Policy and industry collaboration will determine how quickly recycling pathways adapt to new materials. Clear labeling, standardized pack designs, and data on composition can help recyclers recover valuable metals while minimizing waste.
What to Watch in 2025
Several signposts will indicate whether solid-state is turning the corner:
- Pilot fleets: Real vehicles or devices using solid-state packs under warranty conditions, not just prototypes.
- Cycle life disclosures: Independent testing that reports retention after fast-charge cycles at multiple temperatures.
- Manufacturing yields: Public updates on defect rates and throughput from pilot lines transitioning to volume production.
- Safety certifications: Pack-level approvals that factor in thermal propagation, crush resistance, and abuse testing.
Progress on even two or three of these fronts would signal a meaningful shift from slide decks to dependable products.

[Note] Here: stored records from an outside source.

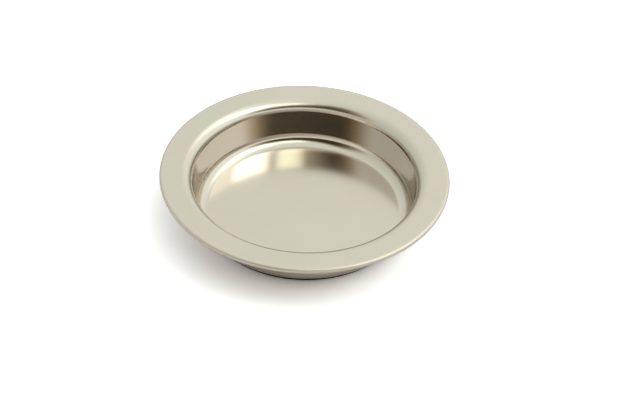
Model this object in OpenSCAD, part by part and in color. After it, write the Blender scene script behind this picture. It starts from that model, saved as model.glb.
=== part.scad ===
// Round counting dish: one pressed metal shell with a wide flat rim, its outer edge
// curled down round a wire, and a rubber pad bonded under the floor.
// Millimetres. +Z is up. The origin is on the dish's axis, in the plane it stands on.

/* [Rim] */
// Diameter over the curled outer edge
rim_d = 100; // [90:1:200]
// Height of the curled edge, from the rim's top face to the underside of the curl
curl_d = 2; // [1.8:0.1:3]
// How far the sheet goes round the wire, in degrees
curl_wrap = 270; // [200:5:280]
// Gap all round between the wire and the inside of the curl
wire_gap = 0.025; // [0.01:0.005:0.1]

/* [Well] */
// Width across the well where the wall would meet the top of the rim
well_d = 78; // [50:1:82]
// Depth from the top of the rim to the floor
well_depth = 16.5; // [11:0.5:40]
// Lean of the wall from upright, in degrees
wall_draft = 6; // [0:1:20]
// Radius of the rounded lip between the rim and the wall
lip_r = 4; // [1:0.5:5]
// Radius inside the well between the wall and the floor
foot_r = 4.5; // [1:0.5:5]

/* [Sheet] */
// Thickness of the pressed sheet
sheet_t = 0.6; // [0.4:0.05:0.75]

/* [Base pad] */
// Thickness of the rubber pad
pad_t = 1.2; // [0.8:0.1:3]
// How far the pad reaches past the flat underside, out below the foot's curve
pad_overhang = 1.3; // [0:0.1:2]
// Chamfer round the pad's lower edge
pad_chamfer = 0.3; // [0.1:0.05:0.5]
// Number of ring grooves in the pad's underside
groove_count = 4; // [1:1:5]
// Width of each ring groove
groove_w = 1.2; // [0.5:0.1:2]
// Depth of each ring groove
groove_depth = 0.4; // [0.1:0.05:0.6]
// Radius of the plain disc inside the first groove
pad_centre_r = 9; // [4:1:12]

/* [Adhesive] */
// Thickness of the bonding film between the shell and the pad
film_t = 0.2; // [0.1:0.05:0.5]
// How far the film stops short of the flat underside's edge
film_inset = 0.8; // [0.2:0.1:3]

/* [Hidden] */

$fn = 180;
arc_step = 6;   // degrees between neighbouring points on a profile's arcs

// Heights, from the standing plane up
film_z = pad_t;
shell_z = film_z + film_t;
floor_z = shell_z + sheet_t;
rim_z = floor_z + well_depth;

// The curled edge and the wire in it share one centre
curl_r = curl_d / 2;
curl_x = rim_d / 2 - curl_r;
curl_z = rim_z - curl_r;
wire_d = curl_d - 2 * sheet_t - 2 * wire_gap;

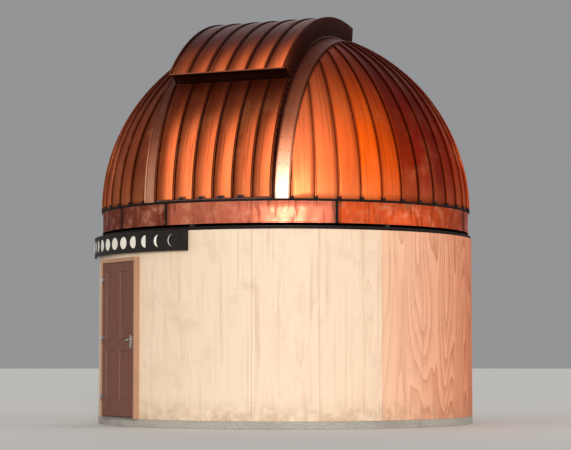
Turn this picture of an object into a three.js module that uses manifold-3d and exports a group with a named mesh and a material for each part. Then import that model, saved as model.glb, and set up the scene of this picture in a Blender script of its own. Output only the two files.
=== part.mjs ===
// Small round observatory: a hollow cylindrical building under a turning standing-seam dome,
// whose slit is closed by a hinged lower shutter and an up-and-over upper shutter.
// Millimetres, +Z up, origin on the ground at the middle of the building, door facing -Y.
// A bearing is an angle in plan from -Y towards +X. An arch angle is measured about the axis
// across the slit, from the front spring line (0) over the top (90) to the back (180).

import * as THREE from 'three';
import * as BufferGeometryUtils from 'three/addons/utils/BufferGeometryUtils.js';
import Module from 'manifold-3d';

const wasm = await Module();
wasm.setup();

// Clearance between pieces that touch
const GAP = 0.3;

// Facets of every ring: one for each gore of the dome
const GORES = 52;
const GORE_STEP = 360 / GORES;
// Facet of every arch that follows the slit
const ARCH_STEP = 9;
// Facet of a gore from the spring line upwards
const RISE_STEP = 9;

// Building
const WALL_RADIUS = 2570;
const WALL_THICKNESS = 150;
const SLAB_HEIGHT = 100;
const WALL_TOP = 2500;
const WALL_JOINTS = [11, 49, 87, 139.4, 191.8, 244.2, 296.6, 349];
const PLATE_HEIGHT = 40;
const PLATE_SETBACK = 12;

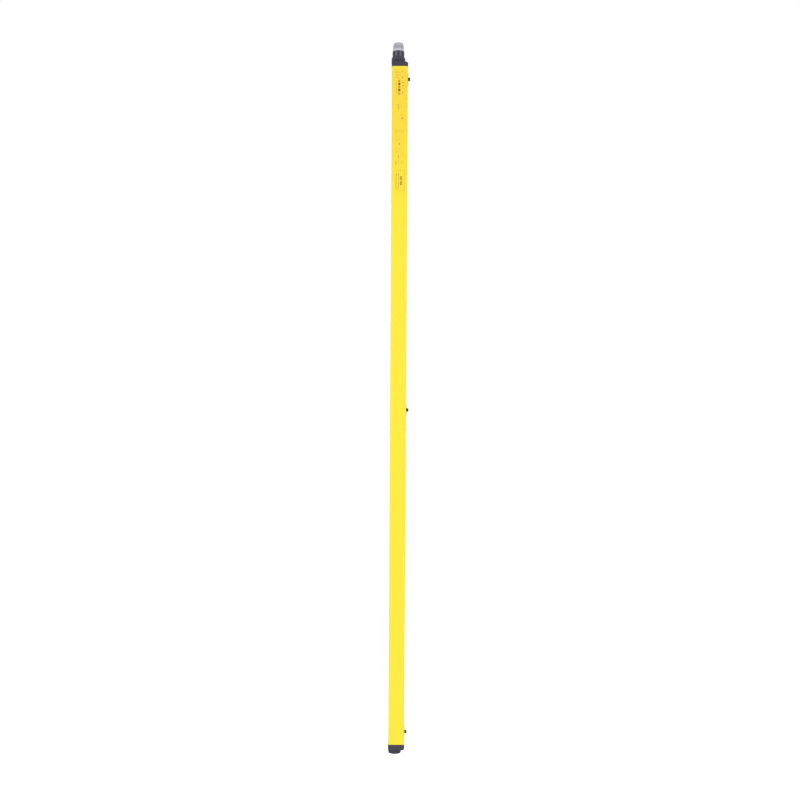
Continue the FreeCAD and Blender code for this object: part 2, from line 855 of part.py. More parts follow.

Practical Expectations for Everyday Users
For most people, the early advantages will feel incremental rather than dramatic: slightly longer range, faster top-ups on a reliable schedule, and fewer concerns about extreme temperatures. Over time, these small improvements compound. Devices last longer before replacement. Energy systems tolerate more variability. Infrastructure can be simpler, cheaper, and safer to manage.
The story of solid-state batteries is ultimately a story of refinement—of countless small decisions that turn a promising idea into a trustworthy component of daily life. As those refinements accumulate, the technology’s promise becomes practical, and portable power quietly takes its next step forward.